Octavio Paz has noted that the innovations of this period only emerge in Anglo-American poetry in the 1950s, through the ‘cool’ surrealist approach of Frank O’Hara and Ashbery, and in the Beats adoption of the declamatory style of Vladimir Mayakovsky and Blaise Cendrars. This second wave of experimentation demarcates what Noel-Tod terms ‘The Postmodern Prose Poem’, a period which sees a broadening of the international modernist style, and the influence of translation on practitioners such as Robert Bly and the Michauxian Russell Edson. The model of Stein is recovered and celebrated in the 1970s through the procedural works of poets such as Bernadette Mayer and Lyn Hejinian. And at this point we find Australian responses: Laurie Duggan’s objectivist found poetry; the fabulism of joanne burns; and Pam Brown’s nouveau roman observational poetry.

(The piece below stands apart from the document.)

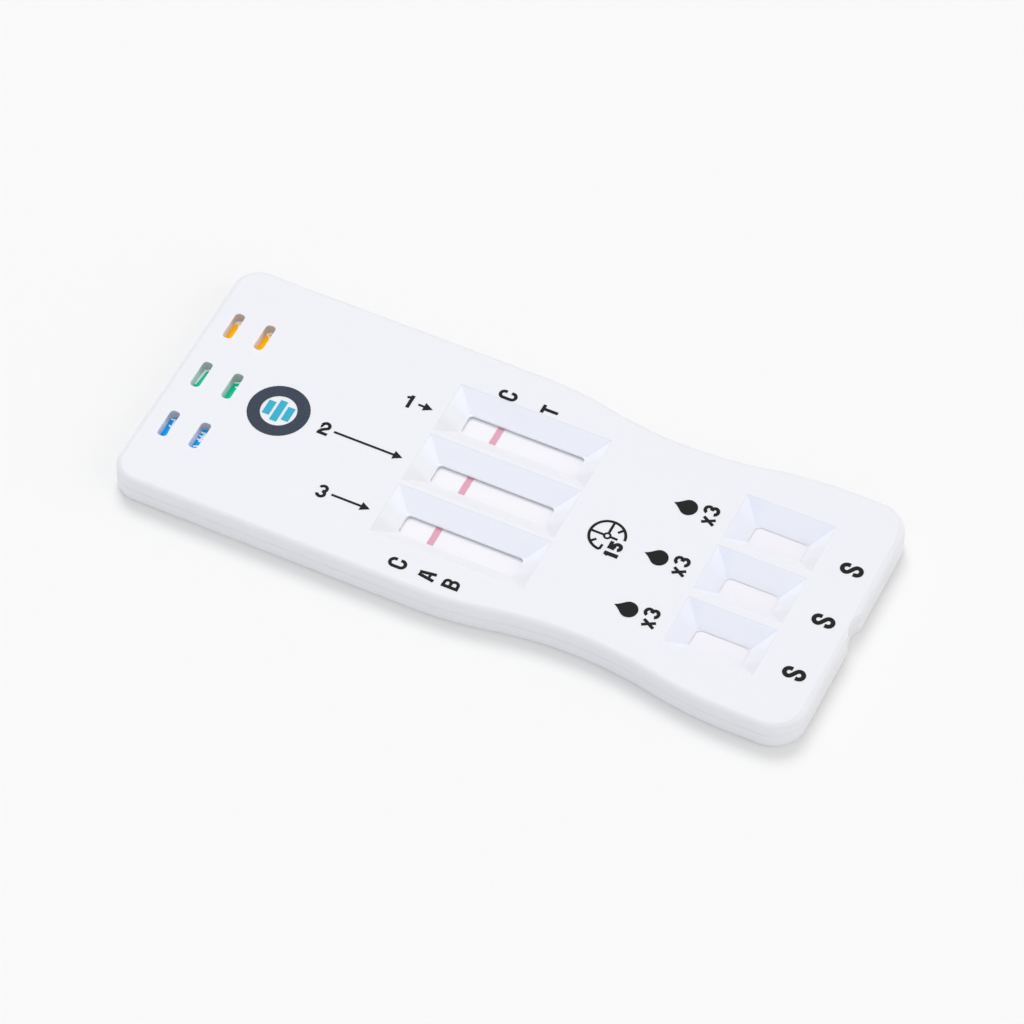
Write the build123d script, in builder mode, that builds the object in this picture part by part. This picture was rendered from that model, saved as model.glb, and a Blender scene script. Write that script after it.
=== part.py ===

This projects naturally into the selection of twenty-first-century examples: Noel-Tod includes familiar names such as Anne Carson and Claudia Rankine alongside such outliers and radicals as Keston Sutherland and Sean Bonney, in what is naturally the most contestable section of his volume. One can’t help thinking of local examples that would stand up just as well – Peter Boyle, Philip Hammial, Anna Couani, and Ania Walwicz are some of our leading practitioners in this field – but the terms of this anthology are unfailingly inviting and inclusive.